— Given task —
Using the material below, copy every line where "scene" appears.

----- Collected material -----

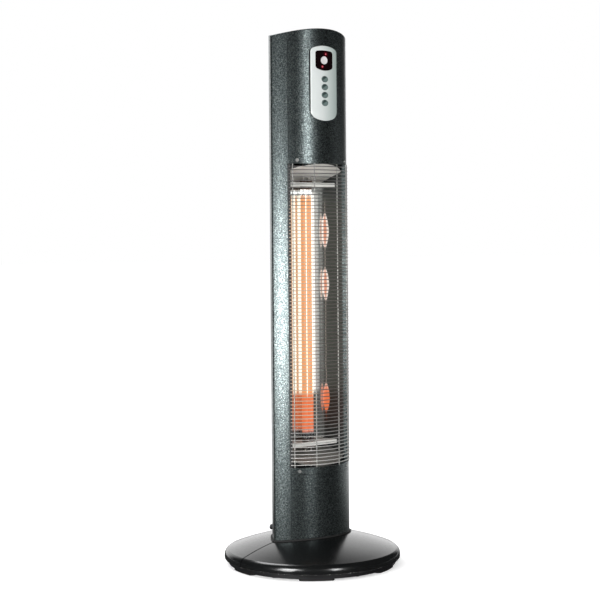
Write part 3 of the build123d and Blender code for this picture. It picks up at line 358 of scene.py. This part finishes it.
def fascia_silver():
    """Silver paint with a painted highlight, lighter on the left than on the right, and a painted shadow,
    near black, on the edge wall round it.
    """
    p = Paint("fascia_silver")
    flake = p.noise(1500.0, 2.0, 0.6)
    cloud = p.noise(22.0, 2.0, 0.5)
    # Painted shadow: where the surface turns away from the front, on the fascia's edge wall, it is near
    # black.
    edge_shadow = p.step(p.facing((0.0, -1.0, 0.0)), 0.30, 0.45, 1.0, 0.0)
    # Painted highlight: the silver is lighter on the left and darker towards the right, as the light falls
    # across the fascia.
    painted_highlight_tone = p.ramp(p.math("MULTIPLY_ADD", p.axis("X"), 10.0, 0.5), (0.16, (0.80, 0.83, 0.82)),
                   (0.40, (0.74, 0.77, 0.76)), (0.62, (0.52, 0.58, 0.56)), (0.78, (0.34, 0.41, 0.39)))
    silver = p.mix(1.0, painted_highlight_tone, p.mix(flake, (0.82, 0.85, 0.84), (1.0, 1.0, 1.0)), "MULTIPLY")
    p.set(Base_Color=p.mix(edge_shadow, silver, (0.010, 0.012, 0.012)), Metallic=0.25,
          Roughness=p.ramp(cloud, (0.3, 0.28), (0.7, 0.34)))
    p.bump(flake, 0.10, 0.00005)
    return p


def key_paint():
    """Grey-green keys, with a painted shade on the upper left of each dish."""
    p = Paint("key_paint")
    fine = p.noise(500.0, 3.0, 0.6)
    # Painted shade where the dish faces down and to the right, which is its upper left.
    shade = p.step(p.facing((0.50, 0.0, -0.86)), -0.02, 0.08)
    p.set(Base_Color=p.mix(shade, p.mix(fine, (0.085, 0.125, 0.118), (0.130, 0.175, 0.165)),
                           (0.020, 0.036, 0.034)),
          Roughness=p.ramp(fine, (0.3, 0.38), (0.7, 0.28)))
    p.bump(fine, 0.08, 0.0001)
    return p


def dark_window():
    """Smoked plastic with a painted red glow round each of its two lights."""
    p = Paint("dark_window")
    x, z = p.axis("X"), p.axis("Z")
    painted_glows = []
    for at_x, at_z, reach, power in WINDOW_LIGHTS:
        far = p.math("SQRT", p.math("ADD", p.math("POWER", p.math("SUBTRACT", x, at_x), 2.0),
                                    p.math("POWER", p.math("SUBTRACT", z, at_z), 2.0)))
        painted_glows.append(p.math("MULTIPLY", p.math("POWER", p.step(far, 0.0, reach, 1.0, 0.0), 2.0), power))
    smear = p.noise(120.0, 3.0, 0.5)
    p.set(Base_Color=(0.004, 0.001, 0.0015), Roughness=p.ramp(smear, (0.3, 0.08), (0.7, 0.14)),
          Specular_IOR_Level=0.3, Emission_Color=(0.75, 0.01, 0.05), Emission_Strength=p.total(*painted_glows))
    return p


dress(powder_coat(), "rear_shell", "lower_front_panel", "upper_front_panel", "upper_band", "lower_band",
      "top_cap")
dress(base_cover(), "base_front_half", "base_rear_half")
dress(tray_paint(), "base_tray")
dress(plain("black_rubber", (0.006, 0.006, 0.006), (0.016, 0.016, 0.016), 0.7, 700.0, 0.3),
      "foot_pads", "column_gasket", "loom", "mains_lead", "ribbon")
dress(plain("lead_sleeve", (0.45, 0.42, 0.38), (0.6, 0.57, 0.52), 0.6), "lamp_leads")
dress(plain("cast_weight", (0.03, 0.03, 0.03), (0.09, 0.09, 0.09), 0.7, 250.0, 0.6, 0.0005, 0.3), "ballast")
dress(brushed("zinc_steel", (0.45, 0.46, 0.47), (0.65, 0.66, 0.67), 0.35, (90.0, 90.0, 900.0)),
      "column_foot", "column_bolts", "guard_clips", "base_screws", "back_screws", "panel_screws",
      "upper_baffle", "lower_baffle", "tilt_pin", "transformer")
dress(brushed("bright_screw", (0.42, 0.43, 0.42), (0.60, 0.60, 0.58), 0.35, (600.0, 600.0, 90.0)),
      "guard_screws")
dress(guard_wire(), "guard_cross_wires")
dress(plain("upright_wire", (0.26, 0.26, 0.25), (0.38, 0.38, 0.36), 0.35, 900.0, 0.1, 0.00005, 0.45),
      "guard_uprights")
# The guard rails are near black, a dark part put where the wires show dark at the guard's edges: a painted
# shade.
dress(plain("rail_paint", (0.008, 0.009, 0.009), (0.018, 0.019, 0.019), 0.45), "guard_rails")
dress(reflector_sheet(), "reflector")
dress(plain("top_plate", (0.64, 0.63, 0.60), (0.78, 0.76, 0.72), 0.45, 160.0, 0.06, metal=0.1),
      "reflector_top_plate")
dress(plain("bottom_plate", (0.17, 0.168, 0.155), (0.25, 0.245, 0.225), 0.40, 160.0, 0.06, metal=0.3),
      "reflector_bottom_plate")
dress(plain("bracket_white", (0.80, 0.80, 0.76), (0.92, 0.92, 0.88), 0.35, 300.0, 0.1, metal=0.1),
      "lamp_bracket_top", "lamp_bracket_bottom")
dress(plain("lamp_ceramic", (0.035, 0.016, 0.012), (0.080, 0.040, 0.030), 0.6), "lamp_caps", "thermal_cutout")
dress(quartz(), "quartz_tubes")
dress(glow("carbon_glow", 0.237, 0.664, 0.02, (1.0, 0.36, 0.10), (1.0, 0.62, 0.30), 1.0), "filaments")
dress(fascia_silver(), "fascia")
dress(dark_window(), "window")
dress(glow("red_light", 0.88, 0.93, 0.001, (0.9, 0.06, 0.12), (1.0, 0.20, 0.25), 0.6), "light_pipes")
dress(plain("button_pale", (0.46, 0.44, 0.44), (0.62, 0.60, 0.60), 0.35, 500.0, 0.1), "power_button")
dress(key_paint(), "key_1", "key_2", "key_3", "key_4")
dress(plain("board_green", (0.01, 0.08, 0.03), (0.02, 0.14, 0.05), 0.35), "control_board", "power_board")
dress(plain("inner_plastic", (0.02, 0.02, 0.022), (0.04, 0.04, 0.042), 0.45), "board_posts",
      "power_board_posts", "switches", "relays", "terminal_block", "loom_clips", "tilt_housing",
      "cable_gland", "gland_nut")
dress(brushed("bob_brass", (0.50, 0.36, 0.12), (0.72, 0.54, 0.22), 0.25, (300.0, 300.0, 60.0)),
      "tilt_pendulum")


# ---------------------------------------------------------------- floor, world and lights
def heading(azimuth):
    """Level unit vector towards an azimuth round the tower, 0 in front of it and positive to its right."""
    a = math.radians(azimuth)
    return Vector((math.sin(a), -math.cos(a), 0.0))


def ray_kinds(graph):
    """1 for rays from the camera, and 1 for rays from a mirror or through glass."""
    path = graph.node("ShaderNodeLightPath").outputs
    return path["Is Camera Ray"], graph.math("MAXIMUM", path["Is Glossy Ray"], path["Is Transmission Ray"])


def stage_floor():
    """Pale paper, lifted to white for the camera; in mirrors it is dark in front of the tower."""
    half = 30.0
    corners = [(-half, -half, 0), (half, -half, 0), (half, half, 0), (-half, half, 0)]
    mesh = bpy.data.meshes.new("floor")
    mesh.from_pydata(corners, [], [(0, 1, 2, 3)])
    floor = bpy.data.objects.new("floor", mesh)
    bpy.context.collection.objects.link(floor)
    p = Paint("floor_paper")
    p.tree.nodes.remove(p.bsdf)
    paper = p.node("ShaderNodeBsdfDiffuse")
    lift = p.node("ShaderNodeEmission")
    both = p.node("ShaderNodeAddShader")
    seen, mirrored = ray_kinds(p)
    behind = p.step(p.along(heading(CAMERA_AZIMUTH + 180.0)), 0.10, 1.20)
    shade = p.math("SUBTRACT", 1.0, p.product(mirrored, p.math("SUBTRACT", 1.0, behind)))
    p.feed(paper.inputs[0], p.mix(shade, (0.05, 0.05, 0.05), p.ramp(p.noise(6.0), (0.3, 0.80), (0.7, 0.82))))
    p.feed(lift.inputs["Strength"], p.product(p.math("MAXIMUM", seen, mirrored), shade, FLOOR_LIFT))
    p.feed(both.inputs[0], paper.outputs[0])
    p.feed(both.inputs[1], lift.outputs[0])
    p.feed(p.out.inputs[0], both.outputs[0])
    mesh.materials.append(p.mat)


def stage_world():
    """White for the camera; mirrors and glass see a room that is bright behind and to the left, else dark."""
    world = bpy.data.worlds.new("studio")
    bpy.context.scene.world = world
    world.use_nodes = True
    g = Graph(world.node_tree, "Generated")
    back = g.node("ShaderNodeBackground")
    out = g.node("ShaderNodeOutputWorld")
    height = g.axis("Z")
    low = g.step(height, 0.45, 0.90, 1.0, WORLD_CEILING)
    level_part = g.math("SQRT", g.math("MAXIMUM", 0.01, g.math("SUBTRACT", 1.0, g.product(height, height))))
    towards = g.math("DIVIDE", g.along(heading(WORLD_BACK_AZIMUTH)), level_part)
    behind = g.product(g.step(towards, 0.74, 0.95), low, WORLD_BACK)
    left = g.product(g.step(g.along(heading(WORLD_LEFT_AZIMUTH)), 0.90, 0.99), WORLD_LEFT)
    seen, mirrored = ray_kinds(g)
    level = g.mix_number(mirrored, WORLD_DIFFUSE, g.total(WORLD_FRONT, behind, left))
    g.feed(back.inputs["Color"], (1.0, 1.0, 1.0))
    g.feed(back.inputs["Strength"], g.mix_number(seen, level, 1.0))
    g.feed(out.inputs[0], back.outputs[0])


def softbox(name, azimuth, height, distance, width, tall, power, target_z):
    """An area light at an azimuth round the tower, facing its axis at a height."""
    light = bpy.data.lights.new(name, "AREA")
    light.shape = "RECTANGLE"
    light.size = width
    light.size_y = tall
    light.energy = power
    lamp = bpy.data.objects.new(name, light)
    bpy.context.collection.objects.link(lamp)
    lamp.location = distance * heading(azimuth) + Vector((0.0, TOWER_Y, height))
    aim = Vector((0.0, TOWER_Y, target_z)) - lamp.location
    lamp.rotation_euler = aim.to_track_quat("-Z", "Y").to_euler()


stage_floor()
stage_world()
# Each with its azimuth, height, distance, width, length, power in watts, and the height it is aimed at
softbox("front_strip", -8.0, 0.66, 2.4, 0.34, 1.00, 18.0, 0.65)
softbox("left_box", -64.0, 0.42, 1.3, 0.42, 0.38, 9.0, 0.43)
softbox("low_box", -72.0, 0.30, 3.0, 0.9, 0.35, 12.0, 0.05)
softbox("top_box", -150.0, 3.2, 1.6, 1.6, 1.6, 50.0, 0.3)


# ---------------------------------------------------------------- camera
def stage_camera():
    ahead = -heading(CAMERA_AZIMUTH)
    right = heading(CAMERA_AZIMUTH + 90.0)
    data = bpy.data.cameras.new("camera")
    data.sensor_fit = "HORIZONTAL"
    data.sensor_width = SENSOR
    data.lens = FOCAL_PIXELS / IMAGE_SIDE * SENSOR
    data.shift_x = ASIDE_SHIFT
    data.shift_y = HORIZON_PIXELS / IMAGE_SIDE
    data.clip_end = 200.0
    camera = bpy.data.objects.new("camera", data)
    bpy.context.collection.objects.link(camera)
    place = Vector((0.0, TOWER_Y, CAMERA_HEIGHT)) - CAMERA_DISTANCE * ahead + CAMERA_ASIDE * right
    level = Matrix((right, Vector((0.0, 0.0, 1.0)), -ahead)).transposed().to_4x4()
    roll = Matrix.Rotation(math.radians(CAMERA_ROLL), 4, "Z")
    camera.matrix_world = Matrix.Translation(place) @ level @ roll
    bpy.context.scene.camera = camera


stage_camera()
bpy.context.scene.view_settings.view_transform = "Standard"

-----

— Result for this exercise —
Write part 3 of the build123d and Blender code for this picture. It picks up at line 358 of scene.py. This part finishes it.
    bpy.context.scene.world = world
    bpy.context.scene.camera = camera
bpy.context.scene.view_settings.view_transform = "Standard"